Obecność tej marki na polskim rynku może pokazywać, w jak łatwy sposób dokonać przewrotu w nawet potencjalnie już znanej i do końca rozwiniętej dziedzinie.

Inne podejście do marketingu

Aby nie marnować cennych środków na na internetową reklamę, w firmie narodził się pomysł na wypozycjonowanie swojej działalności w nieco inny sposób. Wszystkie przychody spółki pochodzą z ruchu organicznego. Stworzony został zaawansowany technologicznie moduł, nazywany SEO DIP, polegający na efektywniejszym pozycjonowaniu stron w Google’u, które powiązane jest z inteligentnym wyszukiwaniem słów kluczowych. Jeżeli na przykład wpiszesz w wyszukiwarkę „rent a car in bur dubai” lub „rent a car in dubai mall”, to bardzo możliwe, że Finalrentals pojawi się na pierwszej stronie wyników, jak zapewnia nas w rozmowie prezes firmy. System ten jest w stanie powiązać dostawców usług z autorskim systemem SEO, a algorytmy mogą łączyć tygodniowe czy też miesięczne pakiety w szybkich cenowych modułach. Takie powiązanie ceny wraz z widocznością w wyszukiwarce jest czymś, co wyróżnia firmę na tle konkurentów. Technologia codziennie się uczy (a przez to sama udoskonala), dzięki wykorzystywaniu sztucznej inteligencji.

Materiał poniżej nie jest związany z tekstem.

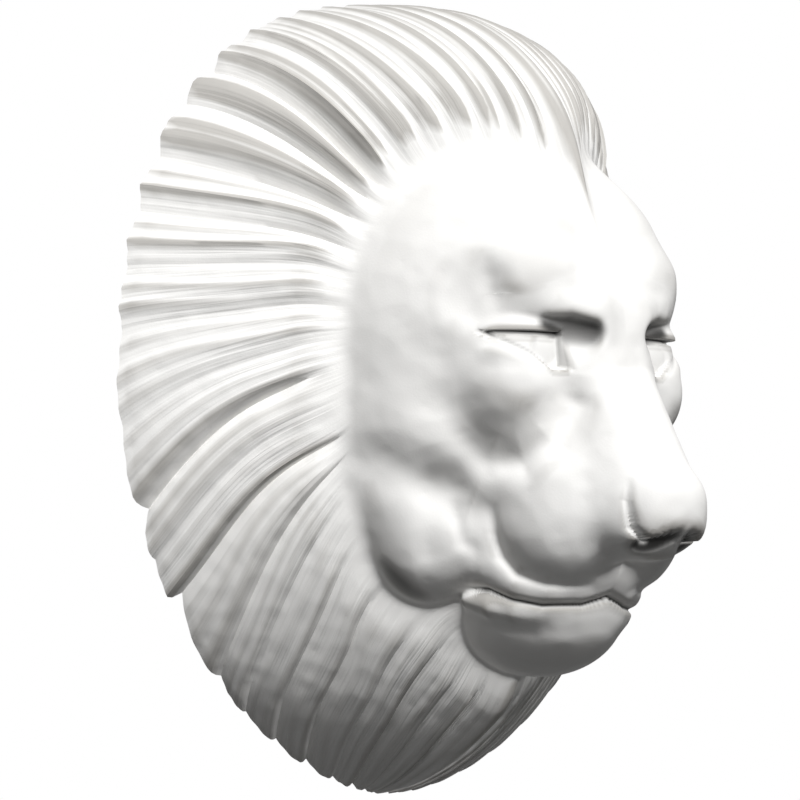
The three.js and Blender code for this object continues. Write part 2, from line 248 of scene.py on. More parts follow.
@dataclass(frozen=True)
class Eye:
    """The eyeball with its pressed iris, and the lids as a step up around the opening."""

    centre: Numbers = (39.0, 132.0, 14.0)
    radius: float = 27.0
    lid: float = 3.6
    edge: float = 0.5
    swell: float = 10.0
    top: float = 25.0
    bottom: float = 6.5
    slant_start: float = 38.0
    slant: float = 0.62
    inner: float = 30.5
    outer: float = 66.0
    gap: float = 2.0
    gap_depth: float = 5.0
    gap_shade: Numbers = (2.6, 0.9)
    corner_shade: float = 0.5
    edge_shade: float = 0.3
    socket_front: float = 6.0
    iris_height: float = 15.5
    iris_radius: float = 9.0
    iris_depth: float = 1.3

    def outside(self, x: Array, z: Array) -> Array:
        """Distance outside the opening: the most of the top, slanted bottom and inner edges."""
        lower = (self.bottom - z + np.maximum(0.0, x - self.slant_start) * self.slant) * 0.9
        return np.maximum(np.maximum(z - self.top, lower), self.inner - x)

    def shut(self, x: Array, z: Array) -> Array:
        """How thick the lid is, from 0 in the opening to 1.

        It is a full crisp step above the opening, and elsewhere it swells softly.
        """
        outside = self.outside(x, self.below_top(z))
        above = smooth(-self.edge, self.edge, z - self.top)
        return np.maximum(above, smooth(0.0, self.swell, outside))

    def below_top(self, z: Array) -> Array:
        """Heights kept a little below the opening's top."""
        return np.minimum(z, self.top - 2.0)

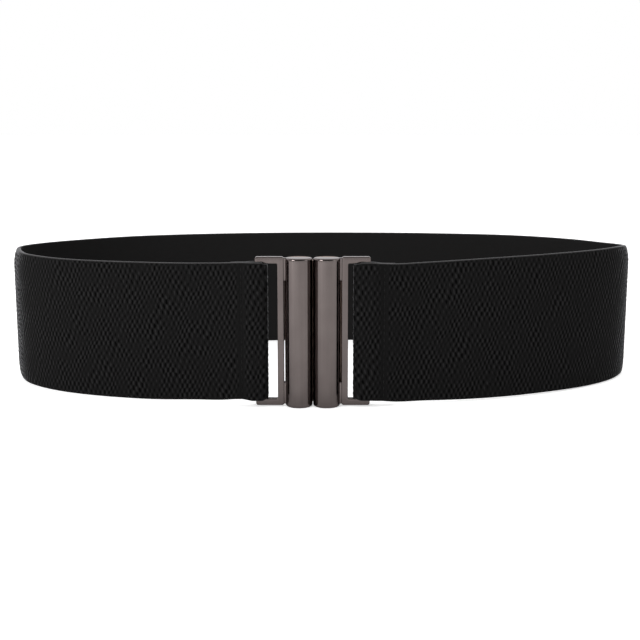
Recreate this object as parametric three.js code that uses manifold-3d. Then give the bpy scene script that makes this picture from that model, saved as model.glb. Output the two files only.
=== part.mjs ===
// A wide elastic waist belt, fastened: one elastic band and the two castings of its buckle.
// Millimetres. +Z is up, and the buckle faces -Y. The belt stands on its lower edge.

import * as THREE from 'three';
import { mergeVertices } from 'three/addons/utils/BufferGeometryUtils.js';
import Module from 'manifold-3d';

const wasm = await Module();
wasm.setup();

// The elastic band and its loop
const LOOP_LENGTH = 296; // across the loop from end to end, outside
const LOOP_DEPTH = 147.5; // from the front of the loop to its back, outside
const BAND_WIDTH = 60;
const BAND_THICKNESS = 1.8;
const BAND_EDGE = 0.45; // how far the band's long edges are rounded
const CURL_REACH = 8; // how far from its edges the band rolls in at the loop's ends
const LOWER_CURL = 0.3; // how much the lower edge rolls in, beside the upper edge
const LAYER_GAP = 0.3; // between a folded-back tail and the layer that it is sewn to

// The buckle as a whole
const BUCKLE_OFFSET = -3.15; // the buckle's middle from the loop's middle, along X
const BUCKLE_SETBACK = 2.5; // the buckle's middle plane behind the loop's front
const CLEARANCE = 0.3; // between pieces that touch on the real belt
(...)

Finalrentals najtrudniejsze chwile pojawienia się na rynku ma już za sobą. Okres pandemii był bardzo ciężkim czasem dla każdej, nawet tej prężnie działającej, firmy. Spółka Akhtara także odczuła jej skutki. Założyciel jednak stara się patrzeć na przyszłość z optymizmem, a firma zakłada ekspansję w ponad dziesięciu krajach.